On this page

    Refreshing Data Reflections

    Refresh Policy: Refresh Interval and Expiration

    The system periodically updates the reflections in the Reflection Store to keep Data Reflections fresh. An administrator can specify the desired Refresh Policy for any table or data source – determining the refresh interval and expiration of reflections. All reflections based on a table or source will be refreshed accordingly. Refresh Policy options for a table will override the value for the source.

    Dremio will refresh Data Reflections at the provided refresh interval and serve them until the provided expiration.

    note:

    Manual Refresh: Disabling and enabling reflections for a table or view in the Dremio UI will cause those reflections to refresh. Also for a given table, all dependent reflections can be refreshed.

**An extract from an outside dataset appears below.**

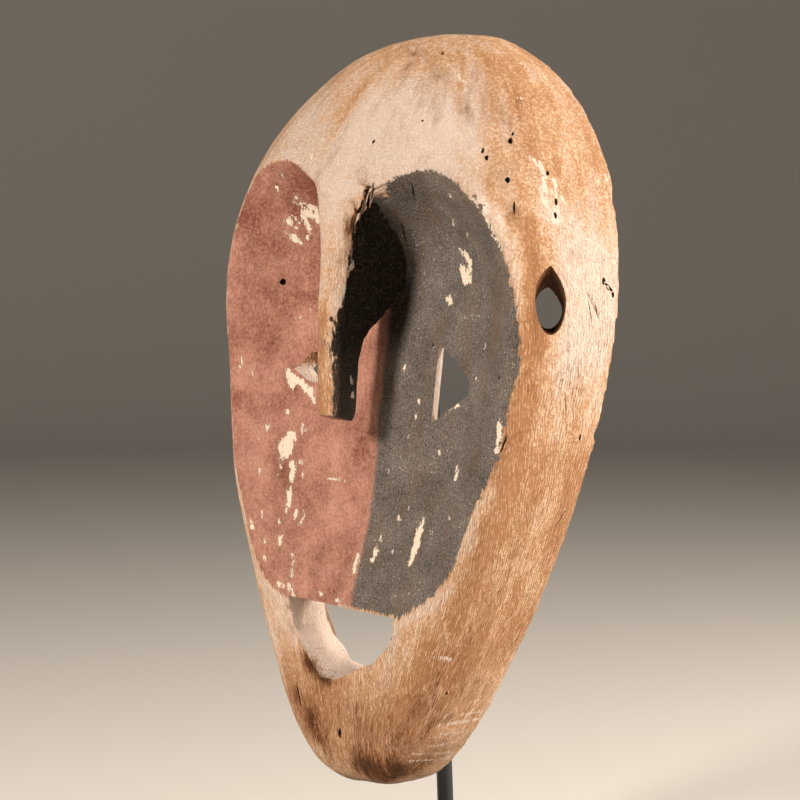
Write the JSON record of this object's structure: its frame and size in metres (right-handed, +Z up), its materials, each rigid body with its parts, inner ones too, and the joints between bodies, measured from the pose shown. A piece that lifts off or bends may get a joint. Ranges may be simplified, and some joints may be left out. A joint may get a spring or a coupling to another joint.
{
  "type": "carved wooden face mask on a stand",
  "caption": "Tall oval carved face mask with a free-hanging nose blade, slit eyes and open mouth, hollow behind, held on a thin rod and flat foot.",
  "frame": {"origin": "middle of the underside of the stand's foot", "axes": "+Z up, the mask faces -Y, its own left side is +X"},
  "size_m": [0.2658, 0.15, 0.502],
  "materials": {
    "carved_wood": "bare and worn, half of the face with matt red paint and half with matt black paint",
    "stand_steel": "satin black"
  },
  "bodies": {
    "root": {"mask": "carved_wood", "stand_rod": "stand_steel", "stand_foot": "stand_steel"}
  },
  "joints": []
}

    Full and Incremental Refresh

    Dremio’s default behavior is to perform a full update of the Data Reflection on each update.

    However, for reflections that are based on large tables or views that data is only appended to, it is better to enable incremental updates.

    warning:

    Use incremental refreshes only for reflections that are based on tables and views that are appended to. If records can be updated or deleted in a table or view, use full refreshes for the reflections that are based on that table or view.

    There are two ways in which Dremio can identify new records:

    • For directory datasets in file-based data sources like S3 and HDFS: Dremio can automatically identify new files in the directory that were added after the prior refresh.
    • For all other datasets (such as datasets in relational or NoSQL databases) and for Iceberg tables: An administrator specifies a monotonically increasing field, such as an auto-incrementing key, that must be of type BigInt, Int, Timestamp, Date, Varchar, Float, Double, or Decimal. This allows Dremio to find and fetch the records that have been created since the last time the acceleration was incrementally refreshed.

    note:

    In these two cases, Dremio always uses full refreshes, rather than incremental refreshes:

    • A reflection is created on a table that was promoted from a file, rather than from a folder, or is created on a view that is based on such a table.

    • A reflection is created from a view that uses nested group-bys, joins, unions, or window functions.

    To specify incremental refresh for your dataset:

    1. Go to your source’s promoted folder.
    2. Click on the settings icon for the promoted folder.
    3. Select Reflection Refresh.
    4. Select Incremental Update.

    Routing Refresh Jobs to Particular Queues

    You can use an SQL command to route jobs for refreshing reflections directly to specified queues. See Queue Routing in the SQL reference.

    Changes to Anchor and Upstream Datasets

    Changes in definitions of anchor and/or upstream (i.e. parents, parents of parents) datasets require administrators to re-create affected reflections (including reflections on downstream datasets) to ensure that they are up-to-date.

    Dremio guarantees data correctness without any modifications, however, if affected reflections are not re-created when dataset definitions change,
    queries may not be able to use those reflections.

    Updating a reflection definition causes a full refresh of that reflection.